A Quiet Evening At Home

Family

Last night started out as more or less a typical night at Chez Omir. I was taking in the events of the day on the computer before I went to bed. My daughter was out in the living room watching cartoons with the Queen of the Universe. My wife had gone up to bed already (not typical, but she'd had a long day).

About 8:30 or so my daughter wandered into the computer room to check her mail on Mom's computer, and said she was getting ready to pack it in too.

"Don't go to bed yet," I told her. "I have something I wanted you to hear."

I'd been listening to Doctor Demento on the way home from work, and last week he had a couple of songs I thought my daughter would like. So I fired up xmms, hunted up last Saturday's broadcast, and played a Steve Goodie song for her called "Rowling Must Deliver," sung to the tune of "Proud Mary" ("rolling on the river"). She likes Harry Potter and though Creedence Clearwater was a few years before her time, she recognized the song and got a laugh out of it.

I skipped the next song (a Rolling Stones parody about George Lucas that was OK but not all that) and went on to the song after that, a parody of Bowling For Soup's "1985" about how Grandma's stuck in 1955. "Dean Martin, Chuck Berry, that Tutti-Frutti fairy, and Elvis, Bill Haley, no 50 Cent or P. Diddy . . . "

About then my granddaughter wandered into the room and started laughing. "That is so wrong!" she exclaimed, which is high praise from her when it comes to comedy. "Can we hear it again?" 1985 is in the rotation at Radio Disney, although strangely they never play the bit about how the heroine "was gonna shake her ass on the hood of Whitesnake's car," so she knows the song.

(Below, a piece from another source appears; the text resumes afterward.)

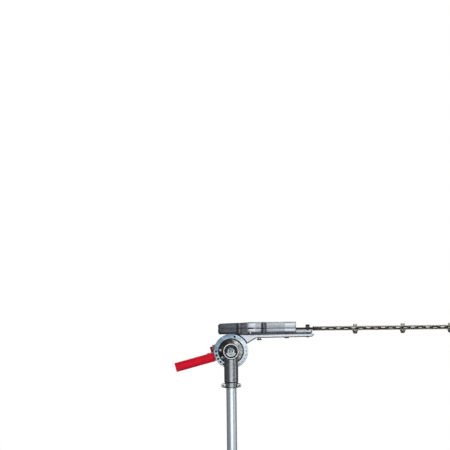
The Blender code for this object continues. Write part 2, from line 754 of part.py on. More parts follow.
def make_crank_train(head, steel, bronze):
    """Head shaft with bevel and pinion, crank gear with two eccentrics, and their bearings."""
    bearing(
        "head_bearing", 5 * MM, 13 * MM, 20 * MM, 28 * MM, "Z", steel, head, segments=20, centre=(0, HEAD_Y, 0),
    )
    turned(
        "head_shaft_bush", sleeve(bore(4 * MM, 16), 6.8 * MM, 60.6 * MM, 64.3 * MM), bronze, head,
        segments=16, centre=(0, HEAD_Y, 0),
    )
    for name, low in (("crank_bush_lower", CASE_LOW + 1.5 * MM), ("crank_bush_upper", 60.8 * MM)):
        turned(
            name, sleeve(bore(CRANK_SHAFT_R, 20), 8.8 * MM, low, low + 3.5 * MM), bronze, head,
            segments=20, centre=(CRANK_X, HEAD_Y, 0),
        )

    shaft_spin = make_empty("head_shaft_axis", head, (0, HEAD_Y, 0))
    far = BEVEL_FAR
    shaft_profile = [
        (0, BEVEL_NEAR),
        (BEVEL_NEAR - TIP_GAP, BEVEL_NEAR, "tooth"),
        (far - TIP_GAP, far, "tooth"),
        (7 * MM, far),
        (7 * MM, 19 * MM),
        (5 * MM, 19 * MM),
        (5 * MM, 40 * MM),
        (4 * MM, 41 * MM),
        (4 * MM, 64 * MM),
        (0, 64 * MM),
    ]
    shaft = turned(
        "head_shaft", shaft_profile, steel, shaft_spin, segments=BEVEL_TEETH * 2, teeth=BEVEL_TEETH, depth=0.8 * MM,
    )
    pinion_profile = [
        (0, GEAR_LOW - 0.4 * MM),
        (PINION_R, GEAR_LOW - 0.4 * MM, "tooth"),
        (PINION_R, GEAR_HIGH + 0.2 * MM, "tooth"),
        (0, GEAR_HIGH + 0.2 * MM),
    ]
    pinion = turned(
        "head_pinion", pinion_profile, parent=shaft_spin, segments=PINION_TEETH * 4, teeth=PINION_TEETH, depth=1.4 * MM,
    )
    add_to(shaft, pinion)

    crank_spin = make_empty("crank_axis", head, (CRANK_X, HEAD_Y, 0))
    gear_profile = [
        (0, GEAR_LOW),
        (CRANK_R, GEAR_LOW, "tooth"),
        (CRANK_R, GEAR_HIGH, "tooth"),
        (0, GEAR_HIGH),
    ]
    gear = turned(
        "crank_gear", gear_profile, steel, crank_spin, segments=CRANK_TEETH * 2, teeth=CRANK_TEETH, depth=1.6 * MM,
    )
    throw = STROKE / 2
    core = turned("crank_core", rod(CRANK_SHAFT_R, 41.2 * MM, 64 * MM), parent=crank_spin, segments=20)
    upper = turned(
        "crank_upper_eccentric", rod(ECCENTRIC_R, 54.1 * MM, GEAR_LOW + 1 * MM), parent=crank_spin,
        segments=20, centre=(0, throw, 0),
    )
    lower = turned(
        "crank_lower_eccentric", rod(ECCENTRIC_R, 45.2 * MM, 47.9 * MM), parent=crank_spin,
        segments=20, centre=(0, -throw, 0),
    )
    add_to(gear, core, upper, lower)


def blade_outline(first_tooth, teeth):
    """Yoke at the crank, narrow tang, then a spine with teeth along both edges and a round tip."""
    yoke_half = 18 * MM
    tang_half = 12 * MM
    base = 11 * MM
    tip = 5.5 * MM
    shoulder = 2 * MM
    edge = [
        (CRANK_X - 20 * MM, yoke_half),
        (CRANK_X + 20 * MM, yoke_half),
        (CRANK_X + 26 * MM, tang_half),
        (first_tooth - base - 6 * MM, tang_half),
    ]
    for number in range(teeth):
        x = first_tooth + number * TOOTH_PITCH
        edge += [
            (x - base, BLADE_HALF),
            (x - tip, TOOTH_HALF - shoulder),
            (x - tip + shoulder, TOOTH_HALF),
            (x + tip - shoulder, TOOTH_HALF),
            (x + tip, TOOTH_HALF - shoulder),
            (x + base, BLADE_HALF),
        ]
    end = first_tooth + (teeth - 1) * TOOTH_PITCH + base
    edge += [(end + 2 * MM, 9 * MM), (end + 4 * MM, 5 * MM)]
    return [(x, HEAD_Y + y) for x, y in edge] + [(x, HEAD_Y - y) for x, y in reversed(edge)]


def make_blades(head, blade_steel):
    """Two toothed blades that slide against each other, each with a yoke and bolt slots."""
    throw = STROKE / 2
    blades = (
        ("lower_blade", LOWER_BLADE_Z, LOWER_FIRST_TOOTH, LOWER_TEETH),
        ("upper_blade", UPPER_BLADE_Z, UPPER_FIRST_TOOTH, UPPER_TEETH),
    )
    for name, low, first_tooth, teeth in blades:
        slide = make_empty(f"{name}_slide", head)
        blade = prism(name, blade_outline(first_tooth, teeth), low, low + BLADE_THICK, blade_steel, slide)
        slots = bmesh.new()
        openings = [((CRANK_X, HEAD_Y), throw + CRANK_SHAFT_R + 0.6 * MM, CRANK_SHAFT_R + 0.6 * MM)]
        for x in (NOSE_BOLT_X, *GUIDE_BOLTS_X):
            openings.append(((x, HEAD_Y), throw + BOLT_R + 0.6 * MM, BOLT_R + 0.4 * MM))
        for centre, half_length, radius in openings:
            outline = slot_outline(centre, half_length, radius)
            add_lofted(slots, [[(x, y, z) for x, y in outline] for z in (low - 1 * MM, low + 4 * MM)])
        cut_from(blade, make_object(f"{name}_slots", slots, None, slide))


def bar_outline():
    """Guide bar plan with both ends rounded off."""
    corner = 5 * MM
    top = HEAD_Y + BAR_HALF
    low = HEAD_Y - BAR_HALF
    return (
        arc((BAR_START + corner, top - corner), corner, 90, 180, 4)
        + arc((BAR_START + corner, low + corner), corner, 180, 270, 4)
        + arc((BAR_END - BAR_HALF, HEAD_Y), BAR_HALF, -90, 90, 12)
    )


def make_guide_bars(head, steel, zinc, black):
    """Bars above and below the blades, with the bolts that hold the stack together."""
    for name, low in (("top_guide_bar", TOP_BAR_Z), ("bottom_guide_bar", BOTTOM_BAR_Z)):
        bar = prism(name, bar_outline(), low, low + BAR_THICK, steel, head)
        holes = bmesh.new()
        for x in GUIDE_BOLTS_X:
            add_turned(holes, rod(BOLT_R + GAP, low - 1 * MM, low + 4 * MM), centre=(x, HEAD_Y, 0), segments=10)
        cut_from(bar, make_object(f"{name}_holes", holes, None, head))

    nose = (NOSE_BOLT_X, HEAD_Y, 0)
    washer_low = UPPER_BLADE_Z + BLADE_THICK + GAP
    washer_top = washer_low + 1.3 * MM
    turned(
        "nose_washer", sleeve(BOLT_R + GAP, 6.2 * MM, washer_low, washer_top), zinc, head, segments=16, centre=nose,
    )
    nose_profile = [
        (0, ARM_LOW - 1.6 * MM),
        (BOLT_R, ARM_LOW - 1.6 * MM),
        (BOLT_R, washer_top + GAP),
        (4.75 * MM, washer_top + GAP),
        (4.75 * MM, washer_top + 5 * MM),
        (4.3 * MM, washer_top + 5.4 * MM),
        (0, washer_top + 5.4 * MM),
    ]
    turned("nose_bolt", nose_profile, black, head, segments=16, centre=nose)

    top = TOP_BAR_Z + BAR_THICK
    seat = BOTTOM_BAR_Z - GAP
    for number, x in enumerate(GUIDE_BOLTS_X, 1):
        centre = (x, HEAD_Y, 0)
        bolt_profile = [
            (0, seat - 8 * MM),
            (4 * MM, seat - 8 * MM),
            (5.4 * MM, seat - 6.5 * MM),
            (5.4 * MM, seat - 2.6 * MM),
            (7 * MM, seat - 1.5 * MM),
            (7 * MM, seat),
            (BOLT_R, seat),
            (BOLT_R, top + 4.8 * MM),
            (0, top + 4.8 * MM),
        ]
        turned(f"guide_bolt_{number}", bolt_profile, zinc, head, segments=16, centre=centre)
        nut_low = top + GAP
        hexagon = arc((x, HEAD_Y), 4.9 * MM, 0, 300, 5)
        nut = prism(f"guide_nut_{number}", hexagon, nut_low, nut_low + 4.1 * MM, zinc, head)
        thread = turned(
            f"nut_hole_{number}", rod(BOLT_R + GAP, top, top + 6 * MM), parent=head, segments=10, centre=centre,
        )
        cut_from(nut, thread)


def make_handle(head, handle, red, steel):
    """Steel tube on the bracket's spigot with a red sleeve over it."""
    centre = (0, -HANDLE_Y, -HANDLE_DROP)
    turned(
        "handle_tube", sleeve(7.3 * MM, 9.2 * MM, HANDLE_START, HANDLE_END - 5 * MM), steel, handle,
        axis="X", segments=20, centre=centre,
    )
    grip_profile = [
        (9.5 * MM, HANDLE_START),
        (GRIP_R - 0.4 * MM, HANDLE_START),
        (GRIP_R, HANDLE_START + 0.6 * MM),
        (GRIP_R, HANDLE_END - 0.8 * MM),
        (GRIP_R - 0.8 * MM, HANDLE_END),
        (3 * MM, HANDLE_END),
        (3 * MM, HANDLE_END - 3 * MM),
        (9.5 * MM, HANDLE_END - 3 * MM),
    ]
    turned("handle_grip", grip_profile, red, handle, axis="X", segments=20, centre=centre)


def make_lock(handle, dark_red, steel):
    """Squeeze lever on its pin, the return spring beside it, and the pin that it draws back."""
    pivot = (LEVER_PIVOT_R, -LEVER_Y, 0)
    turned("lever_pin", rod(2 * MM, -10 * MM, 10 * MM), steel, handle, segments=16, centre=pivot)
    turned("lock_spring", sleeve(2.4 * MM, 4.1 * MM, 3.7 * MM, 6.7 * MM), steel, handle, segments=16, centre=pivot)

    swing = make_empty("lever_axis", handle, pivot)
    half = LEVER_THICK / 2
    eye_half = 3.3 * MM
    body_half = 6.2 * MM
    lever = turned("lock_lever", rod(4.5 * MM, -eye_half, eye_half), dark_red, swing, segments=16)
    tongue = box("lever_tongue", (-20.5 * MM, -0.8 * MM, -5 * MM), (-9 * MM, 0.8 * MM, 5 * MM), parent=swing)
    inner = box("lever_inner", (-12.6 * MM, -half, -body_half), (-6.3 * MM, half, 22.7 * MM), parent=swing)
    web = box("lever_web", (-8 * MM, -half, -eye_half), (8 * MM, half, eye_half), parent=swing)
    arm_shape = [(6.3 * MM, half), (43 * MM, -10 * MM + half), (43 * MM, -10 * MM - half), (6.3 * MM, -half)]
    arm = prism("lever_arm", arm_shape, -body_half, body_half, parent=swing)
    add_to(lever, tongue, inner, web, arm)
    fork = box("lever_fork", (-24 * MM, -3 * MM, -2.8 * MM), (-14 * MM, 3 * MM, 2.8 * MM), parent=swing)
    eye = turned("lever_eye", rod(bore(2 * MM, 16), -5 * MM, 5 * MM), parent=swing, segments=16)
    cut_from(lever, fork, eye)

    travel = make_empty("lock_pin_axis", handle, (INDEX_R, 0, 0))
    collar = 4.2 * MM
    pin_profile = [
        (0, -PLATE_BACK - GAP),
        (LOCK_PIN_R - 0.5 * MM, -PLATE_BACK - GAP),
        (LOCK_PIN_R, -PLATE_BACK - GAP - 0.8 * MM),
        (LOCK_PIN_R, -44.3 * MM),
        (collar, -44.3 * MM),
        (collar, -46 * MM),
        (LOCK_PIN_R, -46 * MM),
        (LOCK_PIN_R, -50 * MM),
        (collar, -50 * MM),
        (collar, -52 * MM),
        (0, -52 * MM),
    ]
    turned("lock_pin", pin_profile, steel, travel, axis="Y", segments=12)


def build():
    clear_scene()
    cast = make_material("cast_aluminium", (0.16, 0.17, 0.18), 0.38, 0.85)
    aluminium = make_material("anodised_aluminium", (0.72, 0.74, 0.75), 0.3, 1)
    steel = make_material("machined_steel", (0.55, 0.56, 0.57), 0.3, 1)
    zinc = make_material("zinc_plate", (0.62, 0.68, 0.72), 0.32, 1)
    black = make_material("blackened_steel", (0.03, 0.03, 0.03), 0.4, 0.8)
    blade_steel = make_material("blade_steel", (0.1, 0.095, 0.085), 0.35, 0.9)
    bronze = make_material("bush_bronze", (0.5, 0.33, 0.14), 0.35, 1)
    brass = make_material("brass", (0.75, 0.6, 0.3), 0.3, 1)
    plastic = make_material("bush_plastic", (0.08, 0.08, 0.08), 0.5, 0)
    red = make_material("grip_red", (0.6, 0.01, 0.03), 0.45, 0)
    dark_red = make_material("lever_red", (0.35, 0.01, 0.02), 0.4, 0)

    root = make_empty("pole_origin")
    pivot = make_empty("tilt_pivot", root, (0, 0, PIVOT_Z))
    head = make_empty("head_pivot", pivot)
    handle = make_empty("handle_frame", head)
    handle.matrix_local = handle_matrix()

    make_pole(root, steel, aluminium, plastic)
    make_neck(pivot, cast)
    make_clamp(pivot, cast, zinc)
    make_index_plate(pivot, zinc)
    make_cross_shaft(pivot, steel)
    make_bracket(head, handle, cast)
    make_rear_cap(head, cast)
    make_lower_case(head, cast, brass)
    make_upper_cover(head, cast, black)
    make_arm_screws(head, black)
    make_crank_train(head, steel, bronze)
    make_blades(head, blade_steel)
    make_guide_bars(head, steel, zinc, black)
    make_handle(head, handle, red, steel)
    make_lock(handle, dark_red, steel)


build()
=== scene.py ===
"""Looks for an articulating hedge trimmer head: fine meshes, materials, studio and camera.

Meshes are written in millimetres in the pivot frame: x along the cutter bar, y to the back, z up, and
the origin on the tilt axis. TO_WORLD turns them into the row frame's metres.
"""

import json
from math import asin, atan2, cos, degrees, pi, radians, sin, sqrt, tan

import bmesh
import bpy
from mathutils import Euler, Matrix, Vector


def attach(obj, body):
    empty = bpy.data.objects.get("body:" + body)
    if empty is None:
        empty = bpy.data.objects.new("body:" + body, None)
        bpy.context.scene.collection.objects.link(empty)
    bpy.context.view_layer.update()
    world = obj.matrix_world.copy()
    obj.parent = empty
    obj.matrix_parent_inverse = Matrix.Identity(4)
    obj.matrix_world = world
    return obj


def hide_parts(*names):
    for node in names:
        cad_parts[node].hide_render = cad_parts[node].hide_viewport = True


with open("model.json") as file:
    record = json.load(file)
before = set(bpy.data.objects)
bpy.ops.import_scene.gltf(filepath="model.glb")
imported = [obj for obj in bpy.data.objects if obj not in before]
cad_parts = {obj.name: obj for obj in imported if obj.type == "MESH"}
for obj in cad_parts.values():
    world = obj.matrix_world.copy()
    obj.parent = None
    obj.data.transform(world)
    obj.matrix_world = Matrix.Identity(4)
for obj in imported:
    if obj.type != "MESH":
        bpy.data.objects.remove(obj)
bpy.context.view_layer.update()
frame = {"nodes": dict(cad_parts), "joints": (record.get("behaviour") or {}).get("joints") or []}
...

So then we went on a field day. We played 1955 again. We played Whimsical Will's account of a private trip through Willie Wonka's factory, done in the style of the late Dickie Goodman where the narrative is interspersed with clips from various songs. "Who else is coming along?" "Bruce Springsteen, Madonna, and way before Nirvana" from the aforementioned 1985. We did Steve Goodie's take on Charlie Bucket, done to the tune of Lou Reed's "Walk on the Wild Side." (The munchkin does not get to hear the original for a few years.) We did the Happy Schnapps Combo's "No, I Don't Wanna Do That." We played the Hampsterdance remix. We played Akon's version of Mr. Lonely -- another big favorite with the Radio Disney crowd, but again there are parts they don't get to hear. Then I played her the original Bobby Vinton version.

We just had a good time for a couple of hours sharing music we liked.

I consider it my duty to pass this stuff on to the younger generation. When my daughter was about 14 I found out she was listening to Metallica. There are probably parents who would have gone ballistic that she was listening to Masters of Puppets. Me, I went out to the mall and got her copies of Led Zeppelin II and Led Zeppelin IV. I told her "If you're going to listen to metal, at least you're going to know what the good stuff sounds like." I think she's a better person for it.

2 Comments:

At 2:32 PM, Blogger teh l4m3 said...

"1985": almost cringed at the gimmicky nature of the song, but thought it was cute. Then the video won me over (Suburban soccer-mom type rolling around seductively on the hood of the neighbor's Trans Am [I think]}. If this is the one I remember...

 
At 3:07 PM, Blogger Omir the Storyteller said...

The song probably is the one you're thinking of. I've never seen the video, but the thought of that image makes me laugh.